Arnold, the good old construction worker, finds himself enmeshed in a bizarre, dizzying plot. A rebellion on Mars, a beautiful sidekick, a treacherous wife, an evil mastermind. And a little thing called memory. All the ingredients are here for a blow-it-up-real-good kind of fun. And Verhoeven provides lots of splendidly trashy moments along the way ("Consider this a divorce!" comes to mind as a line that caused a bit of uproar among those worried about the decline of our civilization). I don't want to say much more about the plot because Verhoeven orchestrates it like the seasoned professional he is (he made many movies in his native Holland before arriving in Hollywood). The twists in reality are cleverly portrayed, but the movie is also critic-proof in a few more basic components. Like the scene where Schwarzenegger breaks out of the memory machine near the end. How could he do that? Well, near the beginning, we see him doing some jackhammering. Speaking as someone who has used a jack-hammer for about ten minutes, I can say that anyone who does that as a job would be insanely strong (if they weren't crippled and laid up with pain). There may be a few holes of logic here and there, but Total Recall covers that quite nicely in the conversation between good Arnold and the evil mastermind. Duelling realities... which one is in control? Which explanation will convince you? The contradictions make for a fascinating look back at the movie, and this is certainly a different process than most films of this sort subject themselves to.

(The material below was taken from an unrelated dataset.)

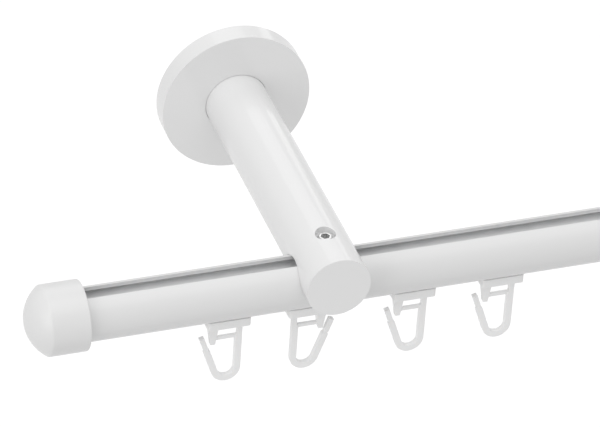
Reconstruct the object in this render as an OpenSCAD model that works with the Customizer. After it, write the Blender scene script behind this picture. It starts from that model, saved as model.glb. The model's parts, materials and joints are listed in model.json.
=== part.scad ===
// Curtain rod on two wall brackets, with gliders running inside the rod.
// The wall is the plane y = 0, the bracket arms lie on z = 0 and reach out
// along -y, and x = 0 is midway between the brackets.

/* [Rod] */
// Length of the rod profile
rod_len = 800; // [790:1:830]
// Outer diameter of the rod
rod_d = 20; // [20:0.1:20.1]
// Wall thickness of the rod
rod_wall = 1.5; // [1.3:0.1:1.6]
// Width of the clamping slot along the top
top_slot_w = 6.4; // [5.6:0.1:6.6]
// Width of the glider slot along the bottom
run_slot_w = 5; // [4.9:0.1:5.2]
// Thickness of the web between the two chambers
web_t = 1.3; // [1:0.1:1.4]
// Height of the web's top above the rod axis
web_top = 4.3; // [4.2:0.1:4.3]
// Depth of the running surface below the rod axis
track_z = 7.4; // [7.4:0.1:7.6]

/* [End caps] */
// Outer diameter of an end cap
cap_d = 26; // [25:0.5:28]
// Length of the straight part of an end cap
cap_len = 14.1; // [13:0.1:16]
// Height of the domed end
cap_dome = 7; // [4:0.1:7.5]
// How far the rod goes into the cap
cap_seat = 12.3; // [10:0.1:12.4]
// Length of the prongs that hold the cap in the rod
prong_len = 11; // [8:1:12]

/* [Brackets] */
// Distance between the two bracket arms
arm_pitch = 594.6; // [580:0.2:596]
// Distance from the wall to the rod axis
rod_out = 112; // [105:1:150]
// Diameter of a bracket arm
arm_d = 24; // [24:0.1:24.1]
// How far the arm reaches past the rod axis
arm_nose = 16; // [15:0.5:20]
// Height of the arm axis above the rod axis
rod_drop = 7; // [6.8:0.1:7.2]
// Diameter of the blind bore in the arm
arm_bore_d = 16.1; // [16.1:0.05:16.2]
// Solid length left between the blind bore and the rod
arm_solid = 16; // [13:1:30]

/* [Clamp] */
// Thread diameter of the clamp screw
clamp_d = 6; // [5:0.5:6]
// Width across flats of the clamp screw's socket
clamp_af = 3; // [2.5:0.1:3.2]
// How far the clamp screw sits behind the rod axis
clamp_back = 1.2; // [0:0.1:1.2]
// Diameter of the round recess over the clamp screw
recess_d = 7.7; // [7:0.1:9]
// Depth of the recess below the top of the arm
recess_depth = 2.6; // [2.2:0.1:3]
// How far the clamp screw's top lies below the top of the arm
screw_drop = 1.4; // [1.2:0.1:2]
// Diameter of the screw's point
dog_d = 3.4; // [3:0.1:3.4]
// Size of the slot key along the rod
key_len = 14; // [10:1:20]
// Size of the slot key across the rod
key_w = 9; // [8:0.5:9.5]
// Thickness of the slot key
key_t = 2.4; // [2:0.1:2.4]

/* [Wall fixing] */
// Outer diameter of the cover rosette
rosette_d = 58; // [56:1:64]
// Depth of the cover rosette
rosette_t = 8.4; // [8:0.1:9]
// Wall thickness of the cover rosette
rosette_wall = 1.8; // [1.5:0.1:2]
// Diameter of the wall plate
plate_d = 50; // [48:1:51]
// Thickness of the wall plate
plate_t = 3; // [2.8:0.1:3.1]
// Diameter of the circle of screw holes
holes_pcd = 38; // [36:1:40]
// Diameter of a screw hole
hole_d = 5.5; // [4.5:0.5:5.5]
// Number of screw holes
hole_count = 3; // [3:1:4]
// Diameter of the spigot in the arm
spigot_d = 16; // [15.9:0.05:16]
// Length of the spigot
spigot_len = 17; // [15:1:30]

/* [Gliders] */
// Length of a glider block
block_l = 16.2; // [14:0.1:17]
// Width of a glider block
block_w = 7.4; // [6:0.1:8]
// Height of a glider block
block_h = 3.5; // [3:0.1:4]
// Thickness of the hook's bar
bar_w = 2.5; // [2:0.1:2.6]
// Depth of the hook's bar
bar_t = 2; // [1.6:0.1:2.4]
// Length of a runner inside the rod
runner_l = 12; // [10:0.5:14]
// Width of a runner inside the rod
runner_w = 8; // [7:0.1:8]

/* [Hidden] */
$fn = 96;
rod_r = rod_d / 2;
arm_r = arm_d / 2;
cap_r = cap_d / 2;
bore_r = arm_bore_d / 2;
slide_gap = 0.08; // radial clearance of a part that slides or turns
seat_gap = 0.1; // clearance of a part that is pushed in and stays
free_gap = 0.3; // room between parts that only pass each other
over = 1; // how far a cutter runs past the face it cuts
arm_x = arm_pitch / 2;
hex_fn = 6;
hex_k = 1 / cos(30); // corner radius of a hexagon over half its flats

// Clamp, measured from the rod axis
bore_top = rod_r + seat_gap;
key_top = web_top + seat_gap + key_t;
screw_top = arm_r + rod_drop - screw_drop;
socket_depth = 3;
screw_chamfer = 0.8;

// Cap insert
insert_flange = 1.5;

// Wall fixing
lock_d = 4; // thread of the screw that locks the arm on its spigot
lock_af = 2;
lock_y = 5.75;
lock_end = 7; // how close its point comes to the arm axis
groove_w = 4.4;
groove_r = 6.8;
tie_d = 6; // thread of the screw that holds the spigot on the plate
tie_head_d = 12;
tie_head_t = 2.8;
tie_len = 14;
tie_af = 4;
arm_rear = plate_t + 0.2;
collar_t = 2.4;
collar_back = plate_t + 1;
ring_r = 0.85;
ring_y = 5.2;
wall_gap = 0.2;

// Glider and hook, measured from the rod axis
stem_d = 3.5;
stem_head_d = 5.2;
stem_head_t = 1.2;
runner_h = 2.6;
neck_l = 8;
neck_w = 4.2;
block_top = rod_r + free_gap;
block_bottom = block_top + block_h;
corner_r = 1;
shank_x = 4.6;
shank_top_w = 1.9; // the shank is thinner beside the eye
bend_x = 0.3;
bend_bottom = 39.5;
tip_x = -9.4;
tip_z = -19;
tip_w = 1.9;
tip_len = 6.8; // length of the thinner end of the hook
notch_w = 1.3;
notch_len = 1.4;
stub_x = -5.2;
stub_top_w = 4.6;
stub_low_w = 1.8;
stub_low = 22.3;
eye_bar_top = 19.2;
eye_bar_t = 1.4;
eye_bar_d = 1.2;
bend_r = shank_x - bend_x;
bend_c = [bend_x, bend_r + bar_w / 2 - bend_bottom];
tip_dist = norm([tip_x, tip_z] - bend_c);
tip_turn = atan2(tip_z - bend_c.y, tip_x - bend_c.x);
leave_turn = tip_turn + acos(bend_r / tip_dist); // where the bend meets the arm
slope_len = sqrt(tip_dist * tip_dist - bend_r * bend_r);
arc_steps = 14;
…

Characters... what characters? We have an assortment of stereotypes, all nicely lined up on the sides of good and evil. But things aren't what they seem, both in terms of the motives inside the context of the dominant version of the story (I won't reveal any secrets or treachery, don't worry) and the question of whether it was indeed all a dream. Does making it all a dream let the screen-writers and Verhoeven off the hook for poor characterization? Maybe, but that would reveal a bit of contempt for the audience, wouldn't it? Here, let's foist this poorly-written stuff on the audience in the name of entertainment, and then say that it was all a dream (or rather, implanted memory). I know that some (or most) people will disagree with my assessment of Dark City, but I thought that that film made much better use of its human side than Total Recall.

What parts of Total Recall retain the spirit of Dick? Memory implants are everywhere in Dick's novels. The hapless hero of Dick here becomes an action hero, but he's just as much at the mercy of the convolutions in reality as Dick's bumblers. I especially enjoyed the confrontation at the end, where (minor spoiler warning) Schwarzenegger finds out that he indeed used to be a bad guy. But that doesn't mean much to the current version of himself, who proceeds as if he were good. I don't know if Dick ever used this specific idea, but it seems gloriously Dickian. Evil foiled by its own misunderstanding of the nature of memory and illusion. But Dick never over-used violence in his books. And Dick's characters, while quirky and often quirkily named, never came down to these kinds of basic stereotypes or categories.

One final note. I recently saw this film on TV, largely uncut as far as I could tell. The TV station was showing it in order to promote a new series, Total Recall 2070. I was intrigued so I tuned in for the two part premiere. Unfortunately, the makers of Total Recall 2070 seem to think that all Dick is fair game, and the resulting show should have been called Blade Runner 2070. The whole memory implant thing becomes a subplot in a hunt for rogue androids. It's a handsome show, with all of the visual wit of Ridley Scott's original Blade Runner -- too bad that they stole from the wrong movie. And worse, the main character looks like the glam twin of McCoy from the computer game version of Blade Runner. Maybe reality-twisting would not work week after week on TV, but they could have at least tried. Furthermore, the show fails pretty spectacularly as a police procedural, with some remarkably dumb moves on the part of our heroes. Accusing people without evidence and so forth. I might try the show again sometime later, in the hopes that it may have found its own legs. As of now, I'll keep that one hour a week for better things... like re-reading some of Philip K. Dick's books.